### Material supplied
....

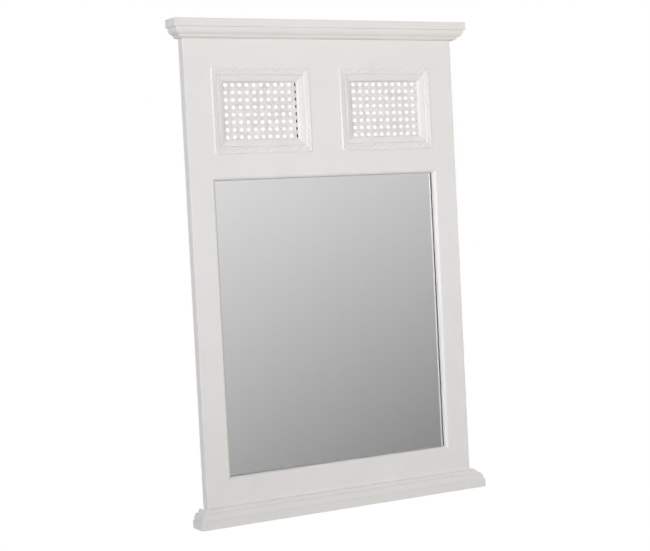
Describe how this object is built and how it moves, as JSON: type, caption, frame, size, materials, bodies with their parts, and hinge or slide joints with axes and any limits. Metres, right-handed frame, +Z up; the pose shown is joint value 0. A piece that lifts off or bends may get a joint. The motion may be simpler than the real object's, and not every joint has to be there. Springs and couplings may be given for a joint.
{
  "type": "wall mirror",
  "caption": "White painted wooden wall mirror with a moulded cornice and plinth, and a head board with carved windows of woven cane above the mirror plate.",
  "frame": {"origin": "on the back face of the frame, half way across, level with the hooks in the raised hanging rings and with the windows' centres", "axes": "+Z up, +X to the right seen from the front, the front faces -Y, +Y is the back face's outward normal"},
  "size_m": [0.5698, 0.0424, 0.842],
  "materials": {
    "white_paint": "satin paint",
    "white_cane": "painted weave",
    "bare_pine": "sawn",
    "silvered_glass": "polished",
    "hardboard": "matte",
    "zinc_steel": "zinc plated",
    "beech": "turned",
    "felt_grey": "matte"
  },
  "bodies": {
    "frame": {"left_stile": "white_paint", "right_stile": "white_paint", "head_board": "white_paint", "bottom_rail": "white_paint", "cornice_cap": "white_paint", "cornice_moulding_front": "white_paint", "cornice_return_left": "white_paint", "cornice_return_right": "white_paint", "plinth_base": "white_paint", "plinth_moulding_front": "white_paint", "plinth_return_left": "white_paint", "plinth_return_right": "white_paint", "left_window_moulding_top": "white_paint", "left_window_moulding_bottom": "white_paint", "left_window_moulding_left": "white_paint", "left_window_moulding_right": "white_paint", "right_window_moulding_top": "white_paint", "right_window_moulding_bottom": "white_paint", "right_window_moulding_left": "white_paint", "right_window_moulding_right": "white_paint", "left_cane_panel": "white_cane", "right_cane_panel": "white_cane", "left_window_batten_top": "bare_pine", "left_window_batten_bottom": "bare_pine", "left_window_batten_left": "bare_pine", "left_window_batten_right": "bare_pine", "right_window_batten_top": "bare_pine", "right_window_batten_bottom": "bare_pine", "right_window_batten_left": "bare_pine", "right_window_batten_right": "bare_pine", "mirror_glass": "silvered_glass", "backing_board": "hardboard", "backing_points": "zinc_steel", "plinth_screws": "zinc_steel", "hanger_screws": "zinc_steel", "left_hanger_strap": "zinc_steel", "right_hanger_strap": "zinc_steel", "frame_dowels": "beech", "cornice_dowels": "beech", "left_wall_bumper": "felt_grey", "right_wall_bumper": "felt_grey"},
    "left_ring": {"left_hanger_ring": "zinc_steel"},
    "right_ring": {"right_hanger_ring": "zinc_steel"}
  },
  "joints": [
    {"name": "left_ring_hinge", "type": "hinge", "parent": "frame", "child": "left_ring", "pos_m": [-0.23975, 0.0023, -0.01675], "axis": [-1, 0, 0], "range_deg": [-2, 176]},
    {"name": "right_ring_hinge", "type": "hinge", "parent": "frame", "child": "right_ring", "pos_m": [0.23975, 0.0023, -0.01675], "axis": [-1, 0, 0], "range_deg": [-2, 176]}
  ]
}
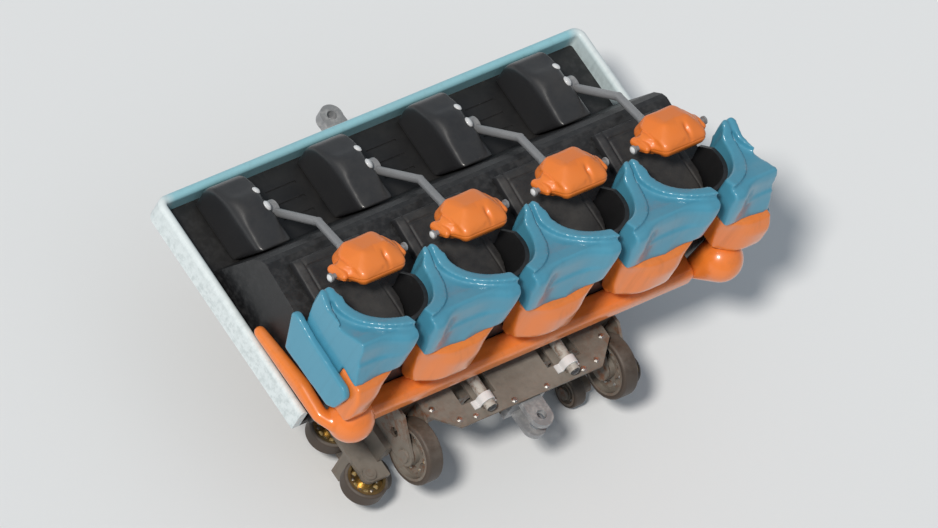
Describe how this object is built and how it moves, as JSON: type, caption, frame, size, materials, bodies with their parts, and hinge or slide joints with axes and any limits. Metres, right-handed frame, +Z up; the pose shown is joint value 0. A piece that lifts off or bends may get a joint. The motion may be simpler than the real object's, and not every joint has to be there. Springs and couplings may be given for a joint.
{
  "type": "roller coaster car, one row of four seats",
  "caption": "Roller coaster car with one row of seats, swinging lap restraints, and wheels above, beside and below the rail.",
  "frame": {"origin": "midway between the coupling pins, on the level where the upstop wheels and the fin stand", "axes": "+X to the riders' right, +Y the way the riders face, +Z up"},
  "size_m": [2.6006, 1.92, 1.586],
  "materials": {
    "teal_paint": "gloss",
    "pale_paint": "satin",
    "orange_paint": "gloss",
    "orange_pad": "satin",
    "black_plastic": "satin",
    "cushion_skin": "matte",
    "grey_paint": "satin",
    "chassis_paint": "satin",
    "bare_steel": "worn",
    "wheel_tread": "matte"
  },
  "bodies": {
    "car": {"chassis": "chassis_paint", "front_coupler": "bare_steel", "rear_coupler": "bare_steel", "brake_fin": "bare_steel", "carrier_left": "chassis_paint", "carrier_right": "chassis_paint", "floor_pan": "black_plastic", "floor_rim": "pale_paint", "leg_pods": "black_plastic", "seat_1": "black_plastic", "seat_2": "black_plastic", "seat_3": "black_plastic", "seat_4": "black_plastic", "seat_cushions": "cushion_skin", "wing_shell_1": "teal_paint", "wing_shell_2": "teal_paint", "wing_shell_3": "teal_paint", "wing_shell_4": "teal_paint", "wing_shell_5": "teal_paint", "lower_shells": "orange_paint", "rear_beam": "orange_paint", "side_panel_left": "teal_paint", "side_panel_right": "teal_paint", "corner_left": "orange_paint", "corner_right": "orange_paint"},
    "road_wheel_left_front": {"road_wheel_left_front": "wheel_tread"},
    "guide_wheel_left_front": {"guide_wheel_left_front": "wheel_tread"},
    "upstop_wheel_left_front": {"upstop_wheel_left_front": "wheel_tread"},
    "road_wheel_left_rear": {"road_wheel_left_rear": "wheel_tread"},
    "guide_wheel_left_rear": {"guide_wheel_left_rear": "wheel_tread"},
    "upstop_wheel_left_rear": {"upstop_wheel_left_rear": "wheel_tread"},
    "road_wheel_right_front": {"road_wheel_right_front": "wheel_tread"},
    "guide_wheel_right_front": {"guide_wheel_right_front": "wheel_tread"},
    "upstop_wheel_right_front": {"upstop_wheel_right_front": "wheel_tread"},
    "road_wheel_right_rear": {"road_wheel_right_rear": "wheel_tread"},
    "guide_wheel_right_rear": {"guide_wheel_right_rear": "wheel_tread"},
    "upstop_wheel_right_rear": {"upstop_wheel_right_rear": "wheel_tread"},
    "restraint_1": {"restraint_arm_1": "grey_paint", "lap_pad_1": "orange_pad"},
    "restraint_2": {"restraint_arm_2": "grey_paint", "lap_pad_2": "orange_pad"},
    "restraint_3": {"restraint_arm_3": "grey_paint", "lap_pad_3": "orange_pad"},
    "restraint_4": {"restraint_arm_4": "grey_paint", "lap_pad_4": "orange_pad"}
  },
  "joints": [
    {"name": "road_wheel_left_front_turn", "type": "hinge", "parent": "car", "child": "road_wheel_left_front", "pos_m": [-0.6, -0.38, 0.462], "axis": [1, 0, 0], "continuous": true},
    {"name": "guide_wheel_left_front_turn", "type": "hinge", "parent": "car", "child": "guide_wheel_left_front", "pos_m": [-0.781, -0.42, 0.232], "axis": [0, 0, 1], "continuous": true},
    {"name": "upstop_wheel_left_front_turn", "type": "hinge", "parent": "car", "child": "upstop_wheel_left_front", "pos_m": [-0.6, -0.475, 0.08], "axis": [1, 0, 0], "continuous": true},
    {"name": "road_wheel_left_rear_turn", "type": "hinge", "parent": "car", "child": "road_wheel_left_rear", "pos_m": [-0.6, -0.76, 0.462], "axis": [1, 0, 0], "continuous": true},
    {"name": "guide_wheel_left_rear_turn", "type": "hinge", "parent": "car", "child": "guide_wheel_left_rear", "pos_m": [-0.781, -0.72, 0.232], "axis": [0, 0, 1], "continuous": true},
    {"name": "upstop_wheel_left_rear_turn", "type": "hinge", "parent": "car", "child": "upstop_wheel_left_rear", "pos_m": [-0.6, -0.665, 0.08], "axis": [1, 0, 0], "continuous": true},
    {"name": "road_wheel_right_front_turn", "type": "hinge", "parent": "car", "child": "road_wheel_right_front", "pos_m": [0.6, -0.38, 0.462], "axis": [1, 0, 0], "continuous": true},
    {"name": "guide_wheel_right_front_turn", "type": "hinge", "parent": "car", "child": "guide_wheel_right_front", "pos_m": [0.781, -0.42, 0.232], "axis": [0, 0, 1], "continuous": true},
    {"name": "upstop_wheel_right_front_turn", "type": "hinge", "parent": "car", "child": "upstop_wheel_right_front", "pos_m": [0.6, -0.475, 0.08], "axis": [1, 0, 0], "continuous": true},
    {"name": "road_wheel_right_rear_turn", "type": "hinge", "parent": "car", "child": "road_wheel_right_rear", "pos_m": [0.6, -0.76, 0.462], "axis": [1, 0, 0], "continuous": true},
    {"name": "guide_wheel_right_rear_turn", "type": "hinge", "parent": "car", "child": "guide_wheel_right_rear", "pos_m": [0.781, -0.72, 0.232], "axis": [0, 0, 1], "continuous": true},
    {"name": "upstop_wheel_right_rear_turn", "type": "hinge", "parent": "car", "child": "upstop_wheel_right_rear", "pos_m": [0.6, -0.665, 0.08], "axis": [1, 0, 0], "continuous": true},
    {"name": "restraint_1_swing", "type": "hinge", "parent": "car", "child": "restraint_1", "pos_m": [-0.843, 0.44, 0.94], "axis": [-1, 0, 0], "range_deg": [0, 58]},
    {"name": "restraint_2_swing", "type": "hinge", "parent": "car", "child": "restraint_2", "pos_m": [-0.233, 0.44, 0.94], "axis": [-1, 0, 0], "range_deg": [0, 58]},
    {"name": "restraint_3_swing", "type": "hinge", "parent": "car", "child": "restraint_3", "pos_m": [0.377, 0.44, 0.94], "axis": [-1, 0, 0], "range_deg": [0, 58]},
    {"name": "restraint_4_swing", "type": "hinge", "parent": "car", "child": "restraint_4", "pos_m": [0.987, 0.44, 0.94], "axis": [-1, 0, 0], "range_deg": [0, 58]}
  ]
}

....

Select, from the listing, all lines that include the word "with".

### Exercise answer
Describe how this object is built and how it moves, as JSON: type, caption, frame, size, materials, bodies with their parts, and hinge or slide joints with axes and any limits. Metres, right-handed frame, +Z up; the pose shown is joint value 0. A piece that lifts off or bends may get a joint. The motion may be simpler than the real object's, and not every joint has to be there. Springs and couplings may be given for a joint.
  "caption": "White painted wooden wall mirror with a moulded cornice and plinth, and a head board with carved windows of woven cane above the mirror plate.",
  "frame": {"origin": "on the back face of the frame, half way across, level with the hooks in the raised hanging rings and with the windows' centres", "axes": "+Z up, +X to the right seen from the front, the front faces -Y, +Y is the back face's outward normal"},
Describe how this object is built and how it moves, as JSON: type, caption, frame, size, materials, bodies with their parts, and hinge or slide joints with axes and any limits. Metres, right-handed frame, +Z up; the pose shown is joint value 0. A piece that lifts off or bends may get a joint. The motion may be simpler than the real object's, and not every joint has to be there. Springs and couplings may be given for a joint.
  "caption": "Roller coaster car with one row of seats, swinging lap restraints, and wheels above, beside and below the rail.",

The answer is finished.